Max may be greyer at the temples than when we last left him, and far more emotionally handicapped by drink and drugs, but he’s no less capable than he ever was when leaping through the air in slow-motion with a pair of guns while facing down armies of thugs, crooked cops, and worse. Tapping into Max’s hallmark ability to drop the action into slow-motion for fleeting moments of time is still fundamental to the game’s third-person gunplay, and he still relies on found painkillers to manage his health--a grim fact he’ll regularly make glib reference to--but both have been tweaked in significant ways.

When nothing else makes sense, open fire.
When nothing else makes sense, open fire.

There’s no on-screen indication other than the silhouetted life meter in the corner of the screen to let you know when Max is near death--a point that feels oddly archaic--though should you take one too many bullets, you can cheat that last gasp by targeting the enemy that got you, provided you’re holding onto at least one painkiller. Max’s basic shoot-dodging abilities remain intact, though now when you clear a room of enemies, you’re given the opportunity to continue pumping the last man standing full of lead for no apparent reasons beyond gory style and a vicious vindictiveness. The experience is also punctuated throughout with orchestrated slow-mo gameplay set-pieces that usually involve Max leaping through the air while killing as many men as possible.

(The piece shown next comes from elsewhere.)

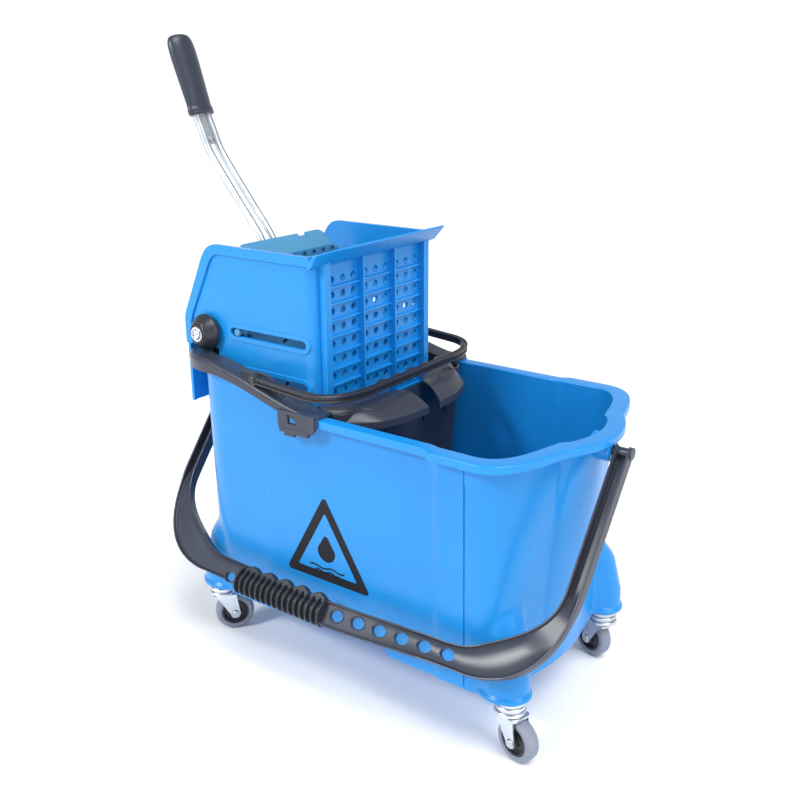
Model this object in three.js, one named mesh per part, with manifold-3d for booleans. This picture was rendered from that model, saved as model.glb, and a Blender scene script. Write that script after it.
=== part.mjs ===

In bringing the action of Max Payne into 2012, the addition of a cover mechanic is perhaps both the most subtle and significant change in Max Payne 3. Being able to slide into cover to control the tempo of the action is almost a given in a post-Gears-of-War third-person shooter. Combining that with Max’s literal ability to control the tempo by slowing down time might make him seem invincible. Instead, Max is made more fragile to make up the difference, a choice that makes it more challenging to use the slow-mo in a cool, stylish way and undercuts one of the fundamental things that has defined Max Payne in the past. Aside from the addition of some hard- and soft-lock targeting options, the actual gunplay doesn't feel too radically different, and yet for all of the chaos around you, it's an experience that feels much more controlled.

As in GTAIV and Red Dead Redemption, Max Payne 3 features a competitive multiplayer mode that runs parallel to the single-player; it takes place in the same world, with familiar locations and players, but it’s a very different experience. You can trigger the slow-motion effect in multiplayer, and though it’s in more limited quantities than in the single-player, it has the added impact of affecting everyone in the game. Beyond that ability, though, there are few surprises to be had in the multiplayer. There are deathmatch and team deathmatch variants, as well as an objective-based Gang War mode, and you’ll earn money and experience that you can use to unlock new weapons, gear, and abilities. Adding to the persistent side of the multiplayer, you can choose to join a crew, which can provide additional bonuses. It’s all pretty well thought-out as far as these types of modes go, but it feels kind of common, watering down the elements that make Max Payne cool.

Rockstar has taken a lot of risks in the ways it has reshaped the series with Max Payne 3, and there’s something to be said for opting out of the easy route. The aesthetic overhaul is certainly the most noticeable, though there's no understating the impact that certain gameplay modernizations have had on the experience. While fans might have a hard time processing the dramatic change in tone, it’s approached with a seriousness and conviction that I respect, and frankly, have come to expect from Rockstar.